Yeah I know what you’e thinking. What, now??? After all this time? It must be at least 20 years since that film came out. No actually it’s more like 27. But why now? That’s an interesting development of late.
It’s no secret that the DVD market is on the decline. Studios have come face to face with the realization that the DVD market is no longer the big money maker that it used to be and as a result they’re releasing less and less of their older titles, figuring there’s no interest in them.
But actually that’s not exactly true. There is a strong market for older film titles. It may not be as big as it once was, but it’s still out there. There are people who are not interested in the 3D blu-ray of The Avengers or want to download movies, but want older films to keep (Like me for example)
The problem is that studios think that that market is not big enough for them and as a result they’re sitting on thousands of older tiles going to waste.
Warner Home Video found a solution though their specialty Warner Archive DVD-on-demand label, in which older Warners, MGM, RKO and Allied Artists films from the silent era to the 1980’s are made to order on DVD, when someone orders it. That way nothing goes to waste.
It’s been a tremendous success for them. They can make 10 copies of one title or 3000 of another depending on orders. No need to make thousands of copies of one film only to have most of them come back. Other studios have been experimenting with the idea such as Universal, Sony/Columbia and Fox, but which much less commitment.
But the other solution, which has been working out for studios, is to farm out older titles to third party labels such as Twilight Time, Shout Factory, Criterion, Anchor Bay and Olive Films who have been very successful in releasing older Fox, Columbia, Paramount and French Gaumont films. In fact, it’s been such a success for them that Fox has been reportedly rethinking its strategy and may start releasing their older films under its own label.
But that bring us back to Fox’s Jumpin’ Jack Flash with Whoopi Goldberg and directed by Penny Marshall, which is one of 11 older Fox titles from the mid- 80’s to 90’s that Anchor Bay will be releasing on blu-ray DVD, on May 28th.

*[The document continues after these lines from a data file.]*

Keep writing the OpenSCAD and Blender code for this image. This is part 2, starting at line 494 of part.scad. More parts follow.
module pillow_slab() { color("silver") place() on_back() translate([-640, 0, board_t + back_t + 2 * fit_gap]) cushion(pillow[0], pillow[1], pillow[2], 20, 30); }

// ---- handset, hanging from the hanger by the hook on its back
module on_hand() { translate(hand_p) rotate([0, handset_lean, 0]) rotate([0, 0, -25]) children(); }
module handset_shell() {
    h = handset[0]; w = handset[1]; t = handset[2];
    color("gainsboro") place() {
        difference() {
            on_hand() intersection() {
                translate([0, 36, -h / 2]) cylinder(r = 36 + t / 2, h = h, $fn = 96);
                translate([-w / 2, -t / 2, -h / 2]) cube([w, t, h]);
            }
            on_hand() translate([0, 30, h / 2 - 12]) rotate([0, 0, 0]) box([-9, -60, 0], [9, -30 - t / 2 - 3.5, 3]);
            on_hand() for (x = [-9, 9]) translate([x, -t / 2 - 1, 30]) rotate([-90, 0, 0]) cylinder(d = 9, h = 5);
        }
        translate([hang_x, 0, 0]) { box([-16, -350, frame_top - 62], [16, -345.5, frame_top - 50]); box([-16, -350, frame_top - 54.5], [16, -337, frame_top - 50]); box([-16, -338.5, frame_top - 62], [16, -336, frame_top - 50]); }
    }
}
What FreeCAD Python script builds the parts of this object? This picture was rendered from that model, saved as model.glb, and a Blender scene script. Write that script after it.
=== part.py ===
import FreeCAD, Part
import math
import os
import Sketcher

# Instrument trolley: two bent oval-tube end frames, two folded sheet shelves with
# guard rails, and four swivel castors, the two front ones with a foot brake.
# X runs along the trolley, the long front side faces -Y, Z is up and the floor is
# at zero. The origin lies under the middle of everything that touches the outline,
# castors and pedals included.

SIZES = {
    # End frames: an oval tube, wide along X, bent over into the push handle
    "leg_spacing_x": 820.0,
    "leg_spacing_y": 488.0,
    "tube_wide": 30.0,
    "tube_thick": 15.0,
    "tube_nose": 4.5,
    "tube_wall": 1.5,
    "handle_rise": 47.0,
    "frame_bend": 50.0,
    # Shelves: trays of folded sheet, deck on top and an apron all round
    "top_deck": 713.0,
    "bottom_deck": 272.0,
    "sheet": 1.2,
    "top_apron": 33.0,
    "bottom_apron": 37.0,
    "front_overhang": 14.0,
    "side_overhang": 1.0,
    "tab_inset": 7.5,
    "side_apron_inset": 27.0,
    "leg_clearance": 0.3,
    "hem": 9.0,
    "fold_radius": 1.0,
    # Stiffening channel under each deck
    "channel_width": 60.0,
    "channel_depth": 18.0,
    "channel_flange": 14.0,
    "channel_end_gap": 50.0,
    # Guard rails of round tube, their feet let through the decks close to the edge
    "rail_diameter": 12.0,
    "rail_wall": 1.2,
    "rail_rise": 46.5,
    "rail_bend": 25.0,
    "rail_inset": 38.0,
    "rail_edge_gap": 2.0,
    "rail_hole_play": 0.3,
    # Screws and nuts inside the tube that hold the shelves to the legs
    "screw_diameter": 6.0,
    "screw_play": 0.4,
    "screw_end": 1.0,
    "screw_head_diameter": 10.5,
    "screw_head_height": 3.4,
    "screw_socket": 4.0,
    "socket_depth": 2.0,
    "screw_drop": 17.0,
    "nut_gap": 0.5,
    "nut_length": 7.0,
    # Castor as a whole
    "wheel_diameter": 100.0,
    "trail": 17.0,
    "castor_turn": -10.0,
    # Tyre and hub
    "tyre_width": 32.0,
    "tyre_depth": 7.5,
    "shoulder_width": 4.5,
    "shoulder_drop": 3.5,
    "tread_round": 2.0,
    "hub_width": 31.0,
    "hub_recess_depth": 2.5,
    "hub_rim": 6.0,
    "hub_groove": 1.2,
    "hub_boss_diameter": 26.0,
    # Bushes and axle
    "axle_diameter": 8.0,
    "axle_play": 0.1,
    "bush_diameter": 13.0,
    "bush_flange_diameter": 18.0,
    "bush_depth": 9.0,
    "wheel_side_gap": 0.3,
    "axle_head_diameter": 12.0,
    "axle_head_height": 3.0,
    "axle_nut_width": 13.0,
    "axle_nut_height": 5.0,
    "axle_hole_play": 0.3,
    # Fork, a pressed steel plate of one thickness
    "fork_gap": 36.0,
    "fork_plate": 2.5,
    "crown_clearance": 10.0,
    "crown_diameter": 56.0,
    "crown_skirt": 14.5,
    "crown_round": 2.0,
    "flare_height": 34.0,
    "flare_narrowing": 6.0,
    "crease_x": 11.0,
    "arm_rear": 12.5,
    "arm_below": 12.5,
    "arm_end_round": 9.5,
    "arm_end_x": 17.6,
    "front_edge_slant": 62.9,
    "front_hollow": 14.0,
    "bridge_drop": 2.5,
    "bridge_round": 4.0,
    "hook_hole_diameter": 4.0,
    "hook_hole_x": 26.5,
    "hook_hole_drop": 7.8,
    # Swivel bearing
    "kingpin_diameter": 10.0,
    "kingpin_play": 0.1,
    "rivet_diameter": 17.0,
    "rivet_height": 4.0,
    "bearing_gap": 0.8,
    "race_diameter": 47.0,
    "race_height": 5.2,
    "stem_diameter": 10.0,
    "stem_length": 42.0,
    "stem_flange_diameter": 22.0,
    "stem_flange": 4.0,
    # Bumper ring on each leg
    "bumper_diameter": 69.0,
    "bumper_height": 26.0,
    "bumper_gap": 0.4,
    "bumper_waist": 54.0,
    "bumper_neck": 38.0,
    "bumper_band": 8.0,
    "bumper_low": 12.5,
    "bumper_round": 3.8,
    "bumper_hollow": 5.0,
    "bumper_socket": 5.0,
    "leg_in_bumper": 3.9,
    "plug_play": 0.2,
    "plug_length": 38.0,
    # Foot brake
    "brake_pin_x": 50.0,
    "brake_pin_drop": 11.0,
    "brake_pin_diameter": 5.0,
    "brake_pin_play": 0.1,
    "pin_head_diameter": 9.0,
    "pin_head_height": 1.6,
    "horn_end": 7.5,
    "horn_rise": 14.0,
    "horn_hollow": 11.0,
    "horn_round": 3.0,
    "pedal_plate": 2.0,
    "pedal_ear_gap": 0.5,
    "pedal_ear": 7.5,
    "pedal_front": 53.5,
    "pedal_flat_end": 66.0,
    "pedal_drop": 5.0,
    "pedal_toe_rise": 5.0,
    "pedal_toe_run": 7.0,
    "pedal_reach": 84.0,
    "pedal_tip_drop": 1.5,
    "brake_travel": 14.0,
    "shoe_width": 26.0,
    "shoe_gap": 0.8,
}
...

Now no one will say that Jumpin’ Jack Flash, a comedy thriller in which Whoopi plays a computer operator who gets accidentally tangled up in a silly plot involving spies and dead bodies, is the greatest film ever, let alone a passively good one. It was her first film after The Color Purple, and it started off a chain of movies she made into the mid 1990s, such as Fatal Beauty, Burglar, Clara Heart, Eddie, Sister Act, Made in America and others.
OK. Most of them are really crummy (and Whoopi would probably agree too), but one has to remember that during this period, by the mid-90’s, Whoopi had become the highest paid actress in Hollywood making $10-12 million a film.
However, even if you might not want a blu-ray of Flash, believe or not, there are some people who do, and soon it can be theirs.